Wednesday, August 1, 2018

In Search of Elitism

Norman Rockwell, "Election Day"

Recently I have been reading a good deal about elites and elitism in the papers, and it seems pretty clear that a lot of folks don’t like them or it.  Many of these elites live in coastal states, where they drink Sancerre and macchiatos—ingestive behaviors that have so provoked the non-elites, who live in landlocked states and drink Pabst Blue Ribbon and Doctor Pepper, as to lead to the election of President Donald Trump.  The denizens of Flyover Country are “populists” or at least suckers for “populism”—making it all the more confusing that Mr. Trump did not in fact win the “popular” vote.

For a long time I though elite meant “little writing”.  This is on account of an old Smith-Corona portable typewriter that was lying around my grandmother’s house.  It was an elite typewriter—meaning that it produced a line of type with twelve characters to the inch.  This seemed more elegant than the standard burly pica, with only ten characters per inch.  Many years later, when I began to learn something about printing, all this became clearer.  But since nobody can tell me what a “populist” is, I have came to think of Trump voters as the Picas.

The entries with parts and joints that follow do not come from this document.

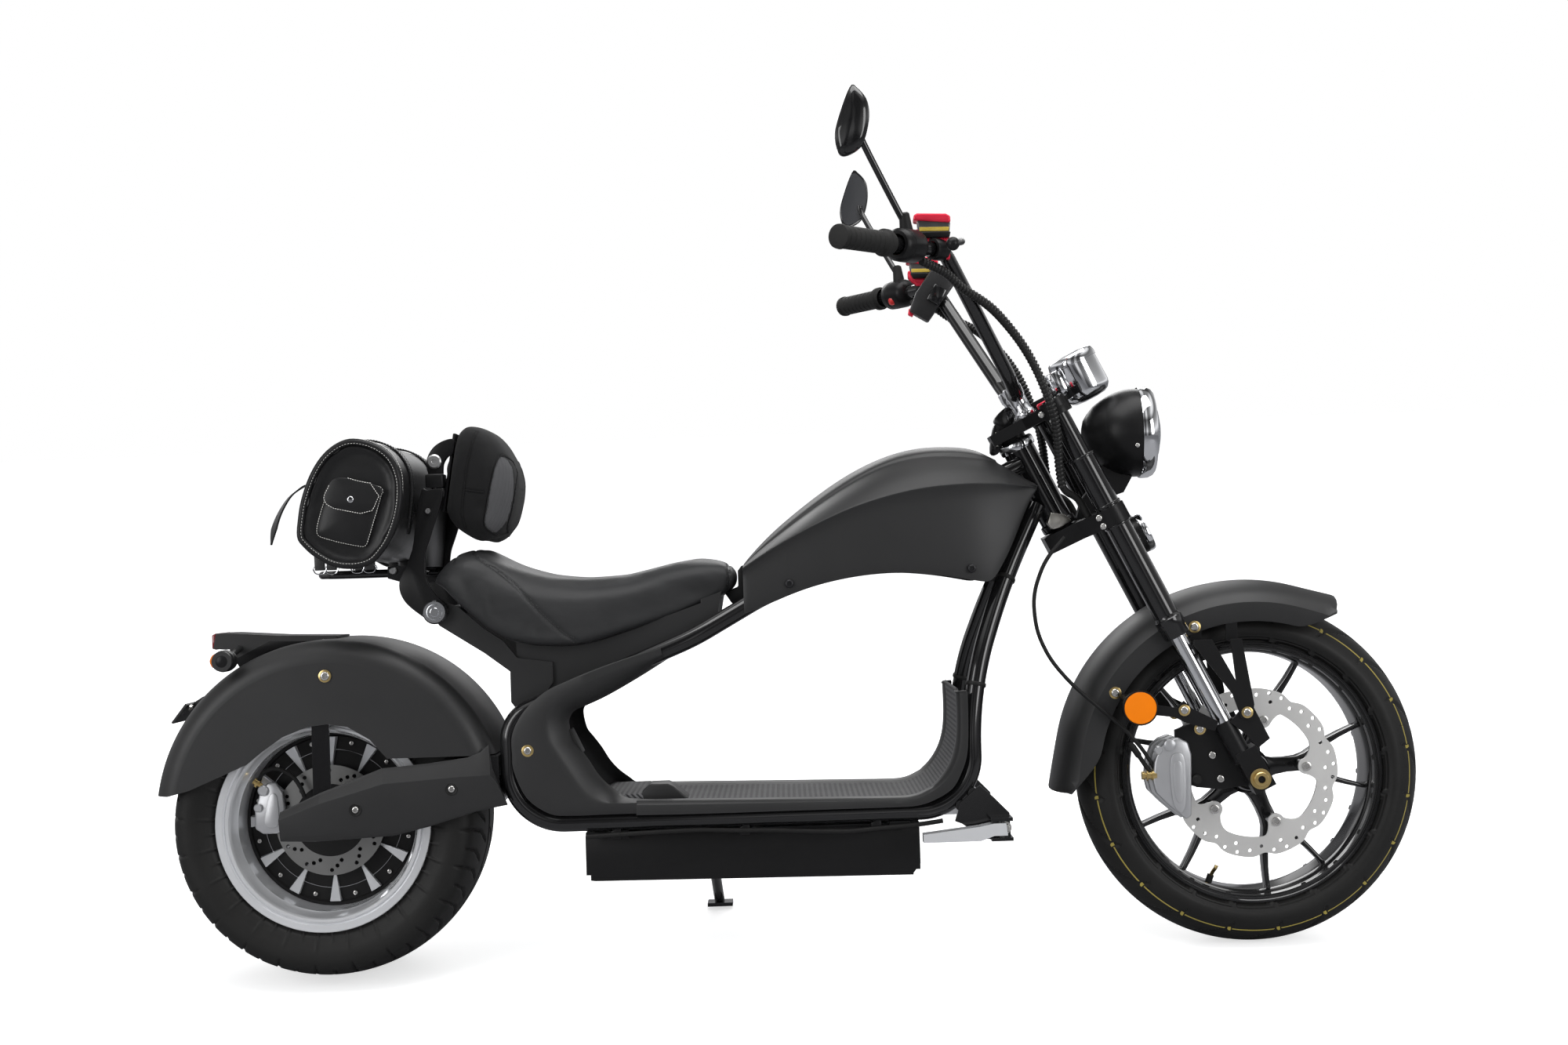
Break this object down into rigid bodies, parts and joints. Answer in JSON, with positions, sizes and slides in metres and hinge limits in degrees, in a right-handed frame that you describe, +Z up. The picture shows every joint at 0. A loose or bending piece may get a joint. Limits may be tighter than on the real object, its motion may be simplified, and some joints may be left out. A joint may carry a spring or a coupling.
{
  "type": "fat tire electric scooter",
  "caption": "Cruiser-style electric scooter with fat tyres, hub motor, fork, seat with backrest, roll bag and a side stand.",
  "frame": {"origin": "centre of the bounding box on the ground plane", "axes": "+X forward (direction of travel), +Y to the left, +Z up; the scooter leans to its left onto its side stand"},
  "size_m": [1.919, 0.8126, 1.3028],
  "materials": {
    "gloss_black_metal": "gloss",
    "satin_black_metal": "satin",
    "matte_black_plastic": "matte",
    "grey_mat": "textured",
    "black_leather": "stitched",
    "tyre": "matte",
    "aluminium_rim": "polished",
    "brushed_steel": "brushed",
    "chrome": "mirror",
    "cast_grey": "cast",
    "lens": "clear",
    "rubber": "matte",
    "mirror_glass": "gloss"
  },
  "bodies": {
    "frame": {"frame_loops": "gloss_black_metal", "frame_spine": "gloss_black_metal", "battery_box": "satin_black_metal", "floor_tray": "matte_black_plastic", "floor_mat": "grey_mat", "side_covers": "matte_black_plastic", "seat": "black_leather", "seat_mount": "satin_black_metal", "tank_shell": "matte_black_plastic", "backrest_post": "satin_black_metal", "backrest_pad": "black_leather", "luggage_rack": "satin_black_metal", "roll_bag": "black_leather", "swing_arm": "satin_black_metal", "swing_arm_covers": "matte_black_plastic", "rear_fender": "matte_black_plastic", "plate_and_lamps": "matte_black_plastic", "rear_caliper": "cast_grey", "underfloor_cables": "rubber"},
    "rear_wheel": {"rear_tyre": "tyre", "rear_rim": "aluminium_rim", "hub_motor": "satin_black_metal", "rear_brake_disc": "brushed_steel"},
    "steering": {"fork_yokes": "gloss_black_metal", "fork_tubes": "gloss_black_metal", "fork_sliders": "chrome", "fork_lugs": "satin_black_metal", "front_fender": "matte_black_plastic", "fender_stays": "satin_black_metal", "front_caliper": "cast_grey", "headlight_bucket": "satin_black_metal", "headlight_lens": "lens", "speedometer": "chrome", "horn": "chrome", "handlebar": "gloss_black_metal", "grips": "rubber", "bar_controls": "mirror_glass", "mirrors": "mirror_glass", "control_cables": "rubber"},
    "front_wheel": {"front_tyre": "tyre", "front_rim": "satin_black_metal", "front_brake_disc": "brushed_steel"},
    "side_stand": {"side_stand": "satin_black_metal"},
    "peg_left": {"peg_left": "brushed_steel"},
    "peg_right": {"peg_right": "brushed_steel"}
  },
  "joints": [
    {"name": "rear_wheel_spin", "type": "hinge", "parent": "frame", "child": "rear_wheel", "pos_m": [-0.71334, -0.11826, 0.239], "axis": [0, 0.9903, -0.1392], "continuous": true},
    {"name": "steering", "type": "hinge", "parent": "frame", "child": "steering", "pos_m": [0.36291, -0.04365, 0.76988], "axis": [-0.4363, 0.1252, 0.8911], "range_deg": [-32.3, 37.7]},
    {"name": "front_wheel_spin", "type": "hinge", "parent": "steering", "child": "front_wheel", "pos_m": [0.69664, -0.11872, 0.26157], "axis": [0.0424, 0.992, -0.1187], "continuous": true},
    {"name": "side_stand_fold", "type": "hinge", "parent": "frame", "child": "side_stand", "pos_m": [-0.13855, -0.00796, 0.13288], "axis": [0.0015, 0.848, 0.5299], "range_deg": [0, 90]},
    {"name": "peg_left_fold", "type": "hinge", "parent": "frame", "child": "peg_left", "pos_m": [0.29858, 0.02742, 0.18343], "axis": [0.0023, 0.1392, 0.9903], "range_deg": [-90, 0]},
    {"name": "peg_right_fold", "type": "hinge", "parent": "frame", "child": "peg_right", "pos_m": [0.29858, -0.27362, 0.22574], "axis": [0.0023, 0.1392, 0.9903], "range_deg": [0, 90]}
  ]
}
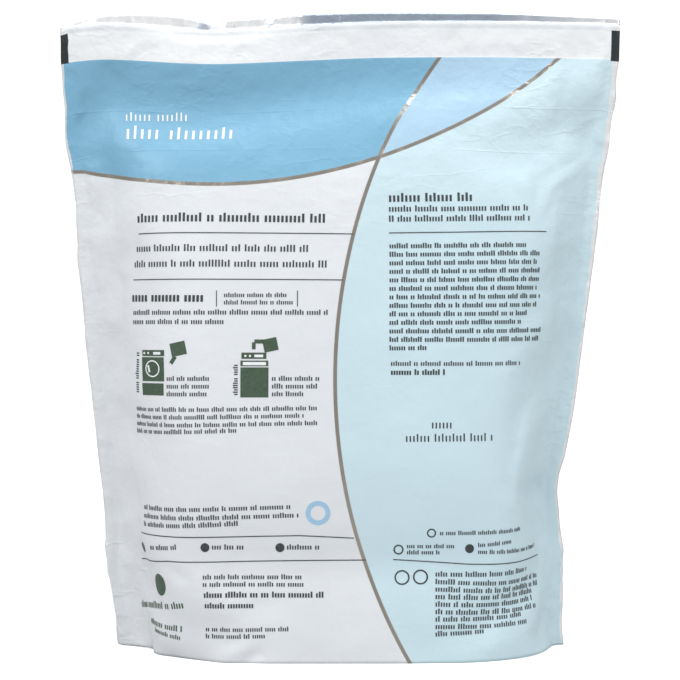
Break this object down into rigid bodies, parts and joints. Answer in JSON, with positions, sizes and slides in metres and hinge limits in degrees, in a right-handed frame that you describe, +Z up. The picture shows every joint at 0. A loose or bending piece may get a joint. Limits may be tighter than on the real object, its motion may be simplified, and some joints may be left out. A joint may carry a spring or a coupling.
{
  "type": "laundry pod bag",
  "caption": "Filled stand-up foil pouch of laundry pods, sealed at the sides and top, resting on its opened base gusset.",
  "frame": {"origin": "on the floor, under the middle of the bag's box", "axes": "+Z up to the top seal, +X across the printed panel to its right as seen, -Y out of the printed panel"},
  "size_m": [0.25, 0.0827, 0.286],
  "materials": {
    "printed_film": "satin printed laminate film",
    "foil": "bare metallised inner face at the top edge",
    "ink": "dark grey print"
  },
  "bodies": {
    "root": {"pouch": "printed_film"}
  },
  "joints": []
}
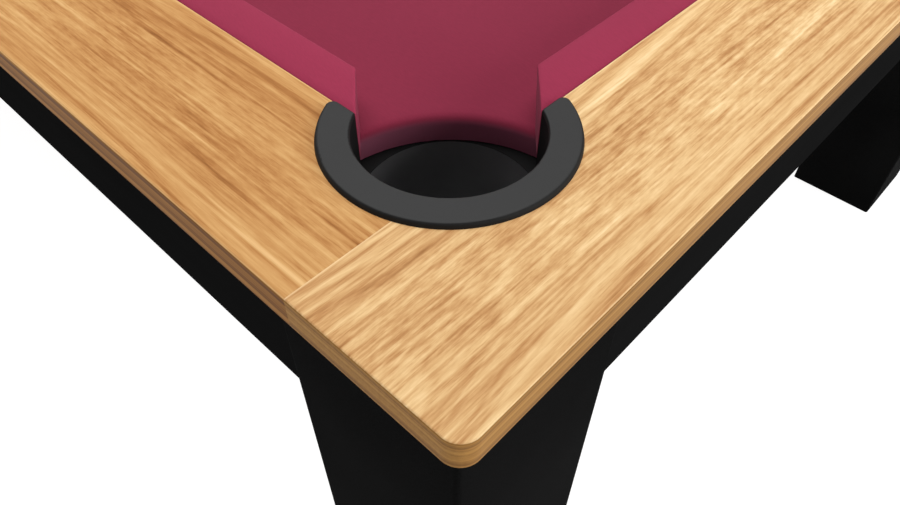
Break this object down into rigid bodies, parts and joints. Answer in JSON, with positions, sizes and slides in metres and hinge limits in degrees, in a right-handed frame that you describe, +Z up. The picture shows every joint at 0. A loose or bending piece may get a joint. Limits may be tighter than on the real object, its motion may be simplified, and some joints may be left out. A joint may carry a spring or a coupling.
{
  "type": "pool table",
  "caption": "Pool table with a slate bed under crimson cloth, flat oak top rails, black pocket rings over drop cups, black aprons and square black legs with levelling feet.",
  "frame": {"origin": "on the floor, under the middle of the table's outline", "axes": "+X along the table towards the foot end, +Y across it towards the far side, +Z up"},
  "size_m": [2.564, 1.444, 0.8035],
  "materials": {
    "oak": "clear satin lacquer",
    "subrail_wood": "planed, bare",
    "frame_timber": "planed, bare",
    "slate": "honed",
    "cloth": "napped worsted wool cloth",
    "cushion_rubber": "wool cloth stretched over rubber",
    "ring_plastic": "moulded, satin",
    "cup_plastic": "moulded, matt",
    "apron_lacquer": "smooth satin black lacquer",
    "leg_powder_coat": "fine textured black powder coat",
    "zinc_steel": "zinc plated",
    "black_steel": "blackened"
  },
  "bodies": {
    "table": {"top_rail_foot": "oak", "subrail_foot": "subrail_wood", "cushion_foot": "cushion_rubber", "top_rail_head": "oak", "subrail_head": "subrail_wood", "cushion_head": "cushion_rubber", "top_rail_near_foot": "oak", "subrail_near_foot": "subrail_wood", "cushion_near_foot": "cushion_rubber", "top_rail_near_head": "oak", "subrail_near_head": "subrail_wood", "cushion_near_head": "cushion_rubber", "top_rail_far_foot": "oak", "subrail_far_foot": "subrail_wood", "cushion_far_foot": "cushion_rubber", "top_rail_far_head": "oak", "subrail_far_head": "subrail_wood", "cushion_far_head": "cushion_rubber", "slate_head": "slate", "slate_middle": "slate", "slate_foot": "slate", "bed_cloth": "cloth", "pocket_ring_foot_near": "ring_plastic", "pocket_cup_foot_near": "cup_plastic", "pocket_ring_foot_far": "ring_plastic", "pocket_cup_foot_far": "cup_plastic", "pocket_ring_head_near": "ring_plastic", "pocket_cup_head_near": "cup_plastic", "pocket_ring_head_far": "ring_plastic", "pocket_cup_head_far": "cup_plastic", "pocket_ring_side_near": "ring_plastic", "pocket_cup_side_near": "cup_plastic", "pocket_ring_side_far": "ring_plastic", "pocket_cup_side_far": "cup_plastic", "apron_near": "apron_lacquer", "apron_far": "apron_lacquer", "apron_head": "apron_lacquer", "apron_foot": "apron_lacquer", "leg_foot_near": "leg_powder_coat", "leg_foot_far": "leg_powder_coat", "leg_head_near": "leg_powder_coat", "leg_head_far": "leg_powder_coat", "end_beam_foot": "frame_timber", "cross_beam_foot": "frame_timber", "end_beam_head": "frame_timber", "cross_beam_head": "frame_timber", "long_beam_near": "frame_timber", "long_beam_far": "frame_timber", "rail_bolts": "zinc_steel", "slate_screws": "zinc_steel", "leg_bolts": "zinc_steel", "pocket_screws": "black_steel"},
    "pad_foot_near": {"levelling_pad_foot_near": "zinc_steel"},
    "stud_foot_near": {"levelling_stud_foot_near": "zinc_steel"},
    "pad_foot_far": {"levelling_pad_foot_far": "zinc_steel"},
    "stud_foot_far": {"levelling_stud_foot_far": "zinc_steel"},
    "pad_head_near": {"levelling_pad_head_near": "zinc_steel"},
    "stud_head_near": {"levelling_stud_head_near": "zinc_steel"},
    "pad_head_far": {"levelling_pad_head_far": "zinc_steel"},
    "stud_head_far": {"levelling_stud_head_far": "zinc_steel"}
  },
  "joints": [
    {"name": "foot_travel_foot_near", "type": "slide", "parent": "table", "child": "pad_foot_near", "axis": [0, 0, -1], "range_m": [0, 0.02]},
    {"name": "stud_turn_foot_near", "type": "hinge", "parent": "pad_foot_near", "child": "stud_foot_near", "pos_m": [1.178, -0.618, 0.02], "axis": [0, 0, -1], "range_deg": [0, 4115.3]},
    {"name": "foot_travel_foot_far", "type": "slide", "parent": "table", "child": "pad_foot_far", "axis": [0, 0, -1], "range_m": [0, 0.02]},
    {"name": "stud_turn_foot_far", "type": "hinge", "parent": "pad_foot_far", "child": "stud_foot_far", "pos_m": [1.178, 0.618, 0.02], "axis": [0, 0, -1], "range_deg": [0, 4115.3]},
    {"name": "foot_travel_head_near", "type": "slide", "parent": "table", "child": "pad_head_near", "axis": [0, 0, -1], "range_m": [0, 0.02]},
    {"name": "stud_turn_head_near", "type": "hinge", "parent": "pad_head_near", "child": "stud_head_near", "pos_m": [-1.178, -0.618, 0.02], "axis": [0, 0, -1], "range_deg": [0, 4115.3]},
    {"name": "foot_travel_head_far", "type": "slide", "parent": "table", "child": "pad_head_far", "axis": [0, 0, -1], "range_m": [0, 0.02]},
    {"name": "stud_turn_head_far", "type": "hinge", "parent": "pad_head_far", "child": "stud_head_far", "pos_m": [-1.178, 0.618, 0.02], "axis": [0, 0, -1], "range_deg": [0, 4115.3]}
  ],
  "couplings": [
    {"joint": "stud_turn_foot_near", "follows": "foot_travel_foot_near", "rad_per_m": 3590.4},
    {"joint": "stud_turn_foot_far", "follows": "foot_travel_foot_far", "rad_per_m": 3590.4},
    {"joint": "stud_turn_head_near", "follows": "foot_travel_head_near", "rad_per_m": 3590.4},
    {"joint": "stud_turn_head_far", "follows": "foot_travel_head_far", "rad_per_m": 3590.4}
  ]
}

American politicians were already wooing the Picas before Andrew Jackson.  If you are old enough you may remember Spiro Agnew, a disgraceful and indeed disgraced Vice-President in the Age of Nixon, notable back in the day for his pithy invective.  It was he, for example, who memorably characterized his critics as “nattering nabobs of negativism.”  Of course he only said that.  The actual author of the words was William Safire, a Republican speech-writer and long-time “word maven” for the New York Times.  But Agnew did actually say a few things on his own.  When criticized for being a mediocrity he uttered a plea of no contest but pondered aloud whether his critics didn’t think that the large number of mediocre Americans were deserving of representation.

            This was met with howls of derision, though it was in fact a classic American gesture of anti-elitism of the sort that has given so many of our politicians their annoying folksiness.  Once the Founding Fathers were gotten out of the way, claiming to have been born in a log cabin became one of the first requirements for major political office. The log cabin was the only maternity ward suitable for a serious presidential aspirant.  Having forebears who arrived on Plymouth Rock on the Mayflower was far less prestigious than having arrived in Dry Gulch in a covered wagon.  Oklahoma became a state in 1907.  It immediately became de rigueur for gubernatorial candidates there to boast of a strain of “Indian blood” not always clearly demonstrated by the handwritten genealogies in their family Bibles.  The current senior senator from Massachusetts, born an Okie, has carried the tradition into the twenty-first century.  No elitist can beat us.

            But the cold comfort of philology is that the American political system is and must remain inescapably elitist—at least so long as we remain committed to an electoral process.  As is true of many modern English word families, the vocabulary of election includes some words directly derived from Latin and some others indirectly derived by way of medieval French.  The Latin verb eligere means to choose, select, or elect.  The idea is that of identifying a preference among options.  The past participle of eligere is electus, and from that we get elect in its nominative and adjectival forms in both its theological (“Elect from every nation, yet one o’er all the earth…”) and social (the Mikado’s daughter-in-law-elect) senses.  The process of choosing is called election.  The word elite is an old French equivalent of the Latin electus, and it too has entered the English vocabulary.

            What goes without saying often goes unsaid.  The idea of election or choice implies a perceived superiority.  If you have a choice among several options, you want to choose the best, the biggest, the tastiest, the freshest, the cleanest, the most valuable, etc.  When we speak of “elite schools” it implies that we think that Harvard University is in some sense superior to Podunk County Community College.  And not to choose something is to neg+elect it.  We now hear that Donald Trump is the revenge of a neglected electorate.  This is all rather curious.  The associations of certain usages of the word elite—especially that of snobbish superiority—point to a paradox in the electoral process.  All politicians crave to be elected.  None dares claim to be elite.

You or I may find that elitism renders puzzling results.  In an age more innocent of political correctness a witty British journalist came up with a witty apothegm: How odd of God to choose the Jews.  To which the brilliant riposte soon came: Far from bizarre.  The goyim annoy Him.  We still await the bard of the election of 2016.